In Fallston, merging with the adjacent township of Patterson would have resulted in savings and better services, said Smakosz, the former councilman.
Even though the township’s population is 10 times greater than Fallston’s, the borough spends almost as much -- $18,000 a year -- for municipal insurance, he said. The borough website displays a call for volunteers to help provide services.
There have been 10 mergers and consolidations since 1994, according to state data. In neighboring New York, more villages have dissolved in the past five years than in the previous 30, said Joseph Stefko, chief executive officer of the Center for Governmental Research, a Rochester, New York-based nonprofit that advises municipalities. Since 1920, 47 villages have dissolved, with 10 cases in the last five years, he said.

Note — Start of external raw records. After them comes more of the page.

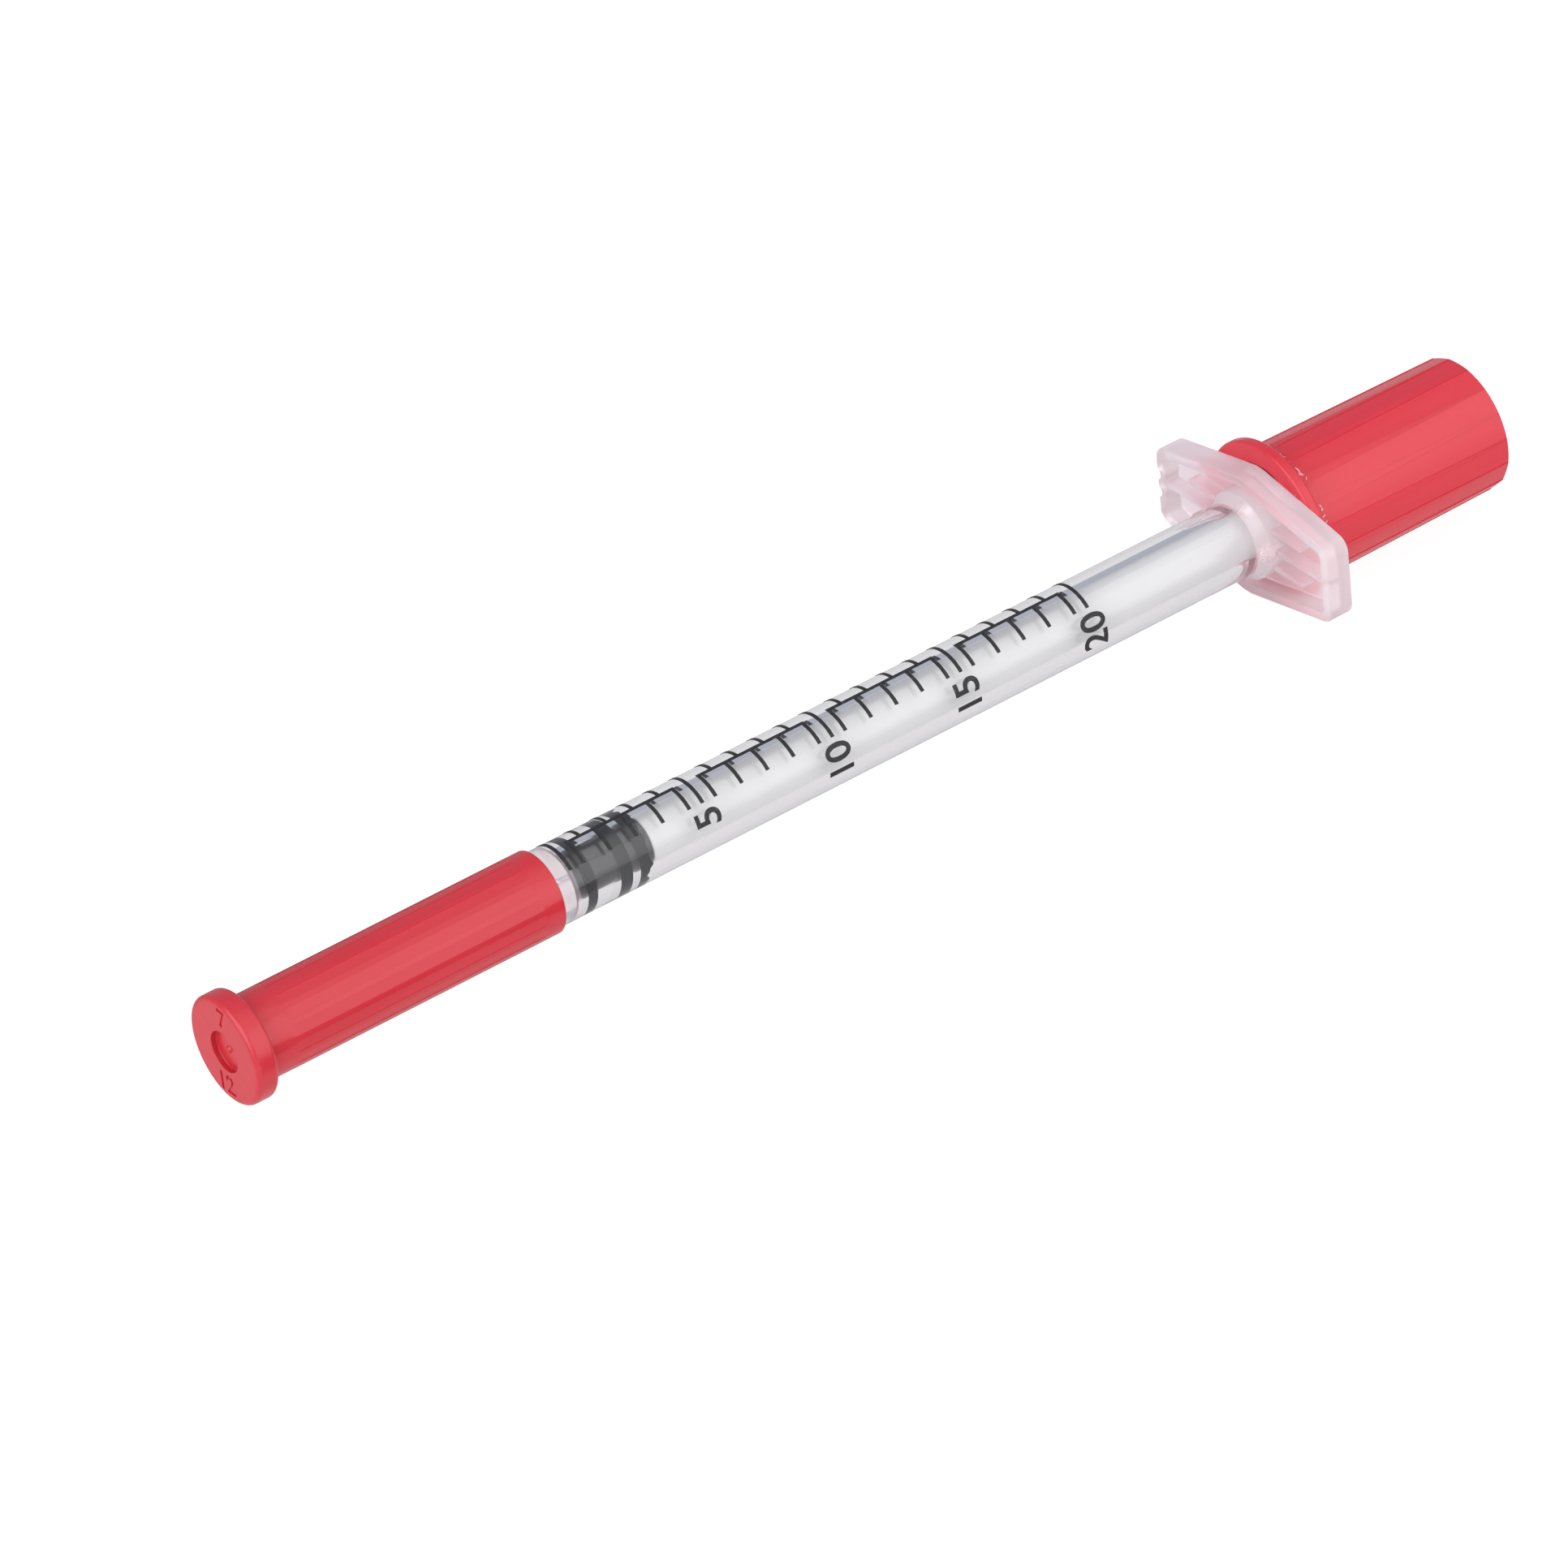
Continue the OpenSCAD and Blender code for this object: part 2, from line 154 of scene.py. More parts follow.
room = bpy.data.worlds.new("room")
room.use_nodes = True
bpy.context.scene.world = room
room_nodes, room_links = room.node_tree.nodes, room.node_tree.links
way = room_nodes.new("ShaderNodeTexCoord")
bright_way = direction(ROOM_BRIGHT_AZIMUTH, ROOM_BRIGHT_ELEVATION)
facing = calculation(room_nodes, "ShaderNodeVectorMath", "DOT_PRODUCT", bright_way)
fall = room_nodes.new("ShaderNodeMapRange")
fall.interpolation_type = "SMOOTHSTEP"
fall.inputs["From Min"].default_value, fall.inputs["From Max"].default_value = ROOM_BRIGHT_REACH
shade = mixed_colour(room_nodes, room_links, fall.outputs["Result"], ROOM_DARK, ROOM_BRIGHT)
room_links.new(way.outputs["Generated"], facing.inputs[0])
room_links.new(facing.outputs["Value"], fall.inputs["Value"])
room_links.new(shade, room_nodes["Background"].inputs["Color"])

bpy.ops.object.select_all(action="DESELECT")
bpy.ops.mesh.primitive_plane_add(size=TABLE_SIZE, location=(0, 0, 0))
table = bpy.context.object
table.name = table.data.name = "table"
white = bpy.data.materials.new("table_white")
white.use_nodes = True
nodes, links = white.node_tree.nodes, white.node_tree.links
nodes["Principled BSDF"].inputs["Base Color"].default_value = TABLE_WHITE
nodes["Principled BSDF"].inputs["Roughness"].default_value = TABLE_ROUGHNESS
nodes["Principled BSDF"].inputs["Specular IOR Level"].default_value = 0.0
glow = nodes.new("ShaderNodeEmission")
path = nodes.new("ShaderNodeLightPath")
seen = calculation(nodes, "ShaderNodeMath", "MAXIMUM")
seen_through = calculation(nodes, "ShaderNodeMath", "MAXIMUM")
share = calculation(nodes, "ShaderNodeMath", "MULTIPLY", SHOWN_SHARE)
blend = nodes.new("ShaderNodeMixShader")
# Painted shade in the table's reflections and in what clear plastic shows of it.
mirrored = mixed_colour(nodes, links, path.outputs["Is Glossy Ray"], TABLE_SHOWN, TABLE_REFLECTED_SHADE)
shown = mixed_colour(nodes, links, path.outputs["Is Transmission Ray"], mirrored, TABLE_SEEN_THROUGH_SHADE)
links.new(shown, glow.inputs["Color"])
links.new(path.outputs["Is Camera Ray"], seen.inputs[0])
links.new(path.outputs["Is Glossy Ray"], seen.inputs[1])
links.new(seen.outputs[0], seen_through.inputs[0])
links.new(path.outputs["Is Transmission Ray"], seen_through.inputs[1])
links.new(seen_through.outputs[0], share.inputs[0])
links.new(share.outputs[0], blend.inputs["Fac"])
links.new(nodes["Principled BSDF"].outputs["BSDF"], blend.inputs[1])
links.new(glow.outputs["Emission"], blend.inputs[2])
links.new(blend.outputs["Shader"], nodes["Material Output"].inputs["Surface"])
table.data.materials.append(white)

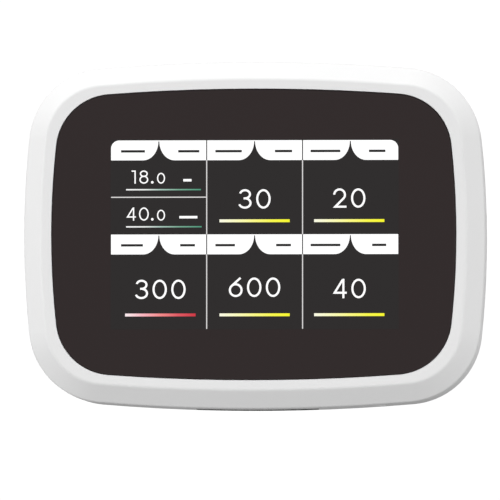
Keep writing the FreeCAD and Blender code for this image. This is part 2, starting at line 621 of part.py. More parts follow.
def power_module():
    """Encapsulated mains supply."""
    back_y = BOARD_BACK_Y + 15
    brick = round_slab(POWER_MODULE, BOARD_BACK_Y, back_y, 1.0)
    return brick.makeFillet(0.6, edges_at(brick, back_y))


def terminal_block():
    """Two-pole mains terminal that the wall box's wires go into, with its screws facing back."""
    body = slab(TERMINAL_BLOCK, BOARD_BACK_Y, TERMINAL_BACK_Y)
    for x in TERMINAL_XS:
        body = body.cut(rod_y(x, TERMINAL_Z, TERMINAL_WELL_R, TERMINAL_BACK_Y - TERMINAL_WELL_D,
                              TERMINAL_BACK_Y + 1))
        body = body.cut(block(x - 1.6, x + 1.6, BOARD_BACK_Y + 3, BOARD_BACK_Y + 6.5, 3, 9))
    return body


def terminal_screws():
    head_r, shank_r = 1.8, 1.1
    head_y0, head_y1 = TERMINAL_BACK_Y - 3, TERMINAL_BACK_Y - 1.4
    tip_y = TERMINAL_BACK_Y - TERMINAL_WELL_D + 0.1
    return Part.makeCompound([screw(x, TERMINAL_Z, head_r, head_y0, head_y1, shank_r, tip_y)
                              for x in TERMINAL_XS])


def sensor_headers():
    """Pin header strips that carry the sensor modules on the board."""
    strips = [slab(PM_HEADER, BOARD_BACK_Y, PM_Y0)]
    strips += [slab(strip, BOARD_BACK_Y, MODULE_Y0) for strip in MODULE_HEADERS]
    return Part.makeCompound(strips)


# ---- laser particle sensor ------------------------------------------------------------------
def pm_base():
    """Tray of the particle sensor, with the fan's well and the air inlet in its lower wall."""
    lid_y = PM_Y1 - PM_LID_T
    tray = round_block(-PM_HALF_W, PM_HALF_W, PM_Y0, lid_y, PM_Z0, PM_Z1, PM_ROUND)
    hollow = round_block(-PM_HALF_W + PM_WALL, PM_HALF_W - PM_WALL, PM_FLOOR_Y, PM_Y1,
                         PM_Z0 + PM_WALL, PM_Z1 - PM_WALL, 0.8)
    well_inner_r = FAN_R + FAN_WELL_GAP
    well_wall = tube_y(FAN_X, FAN_Z, well_inner_r + FAN_WELL_T, well_inner_r, PM_FLOOR_Y, lid_y)
    mouth = block(FAN_X - 6, FAN_X + 6, PM_FLOOR_Y, PM_Y1, FAN_Z - FAN_R - 3, FAN_Z)
    well_wall = well_wall.cut(mouth)
    inlet = block(-9, 9, PM_FLOOR_Y + 2, lid_y - 1.5, PM_Z0 - 1, PM_Z0 + PM_WALL + 0.1)
    base = joined([tray.cut(hollow), well_wall.common(tray)])
    return base.cut(inlet).cut(rod_y(FAN_X, FAN_Z, PIN_R, PM_Y0 - 1, PM_FLOOR_Y + 1))


def pm_lid():
    lid = round_block(-PM_HALF_W, PM_HALF_W, PM_Y1 - PM_LID_T, PM_Y1, PM_Z0, PM_Z1, PM_ROUND)
    slots = []
    for step in range(-3, 4):
        across = LID_SLOT_PITCH * step
        half = math.sqrt(LID_SLOT_REACH ** 2 - across ** 2)
        x = FAN_X + across
        slots.append(block(x - LID_SLOT_HALF_W, x + LID_SLOT_HALF_W, PM_Y1 - 2, PM_Y1 + 1,
                           FAN_Z - half, FAN_Z + half))
    return lid.cut(Part.makeCompound(slots))


def pm_fan_pin():
    """Shaft that the fan turns on, pressed into the tray."""
    return rod_y(FAN_X, FAN_Z, PIN_R, PM_Y0, FAN_Y1 + 0.4)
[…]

“Economic and fiscal pressures have resulted in more communities looking at this,” he said.
New York Governor Andrew Cuomo touts the need to reduce local governments to lower property taxes, and has proposed rebates to land owners in localities that share services.
In New Jersey, Pennsylvania’s other neighbor, the merger of Princeton Borough and Township last year has resulted in savings and some services being expanded, said Stefko, whose group worked on the transition.
“Pennsylvania is at a critical junction,” Gerald Cross, executive director of the Pennsylvania Economy League, told lawmakers at a hearing last month in Harrisburg, the capital.
“If we fail to reform the way local governments operate, we will see more and more communities unable to claw their way out, but plenty of reasons for residents to move out for other states that take a more modern approach to governance,” he said.